As we note from above, MacDonald’s percentage of cash and short-term investments to Total Assets was 58.28% in 2007 and 69.7% in 2006.
#2 – Marketable Securities
Marketable securities are securities that are heavily traded on public exchanges. Marketable securities are of two types – Equity and debt securities. The buyers for these securities are readily available. Hence they are short term assets.
#3 – Accounts Receivables
The credit given to the customer is known as Accounts Receivables. This means that the company has rendered services or deliver the product to the customer. However, it has not collected the cash fully yet.

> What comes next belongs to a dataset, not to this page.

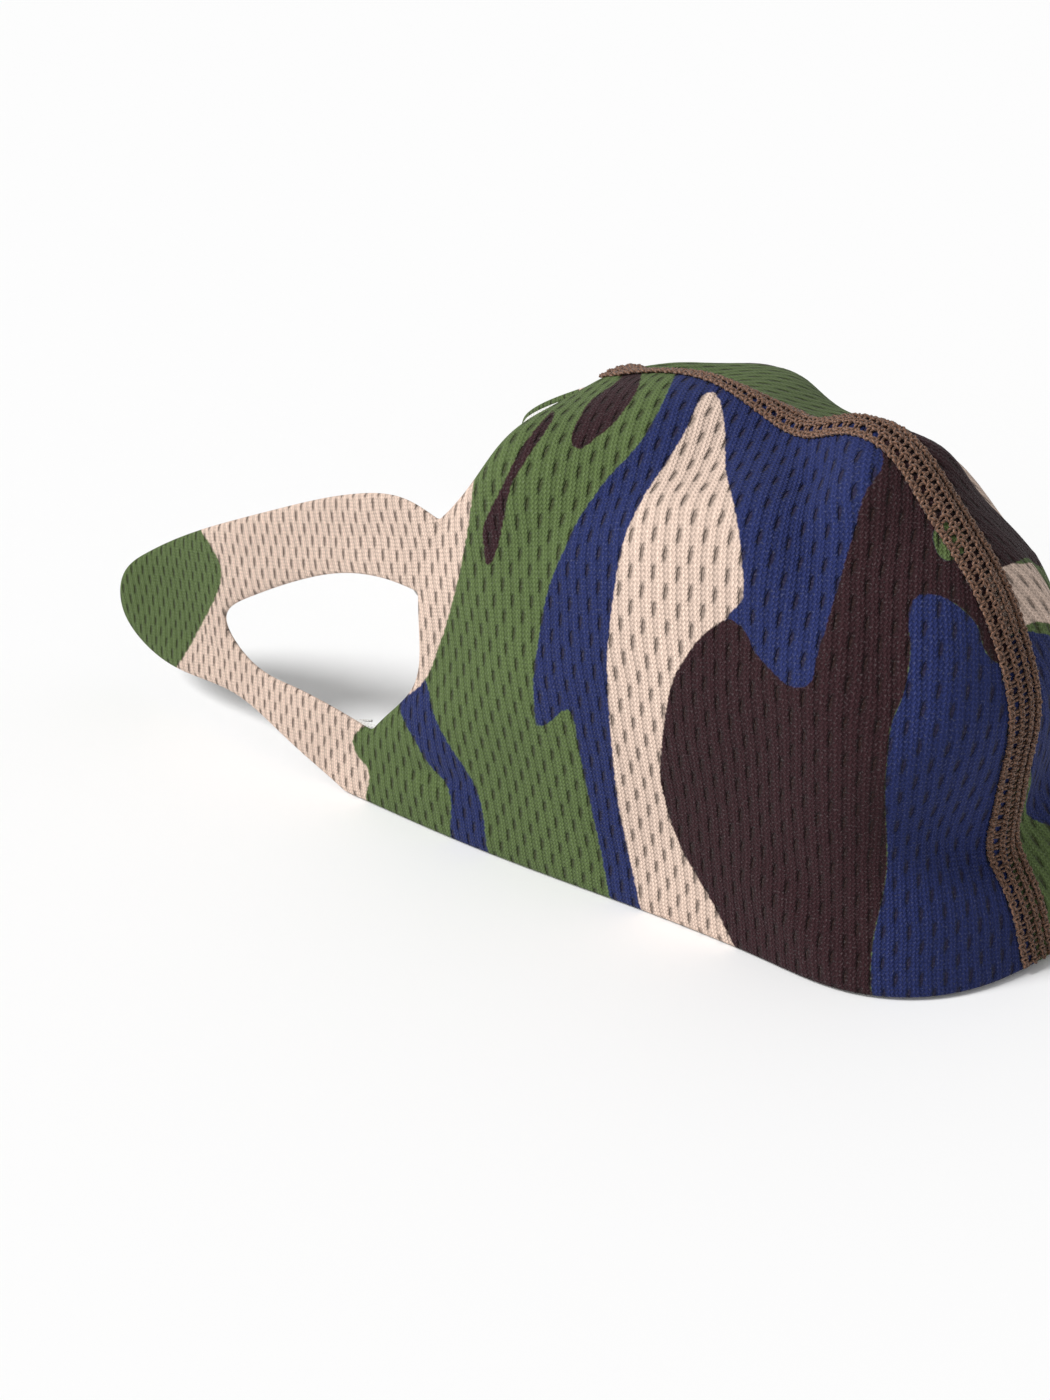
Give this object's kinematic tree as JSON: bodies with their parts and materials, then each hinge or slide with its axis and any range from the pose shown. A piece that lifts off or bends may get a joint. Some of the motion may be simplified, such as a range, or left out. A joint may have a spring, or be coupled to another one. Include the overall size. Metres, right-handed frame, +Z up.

In Colgate, we note the following –
- 2014 – Net receivables is $1,552 mn, allowance is $54 mn; This implies Gross Accounts Receivables are $1,552 + $54 = $1,606 mn
- 2013 – Net receivables is $1,636 mn, allowance is $67 mn; This implies Gross Accounts Receivables are $1,636 + $67 = $1,703 mn
#4 – Inventory
Inventory means the goods and the material that is in stock. There are three Types of Inventory – Raw material inventory, work in progress inventory, and finished goods inventory.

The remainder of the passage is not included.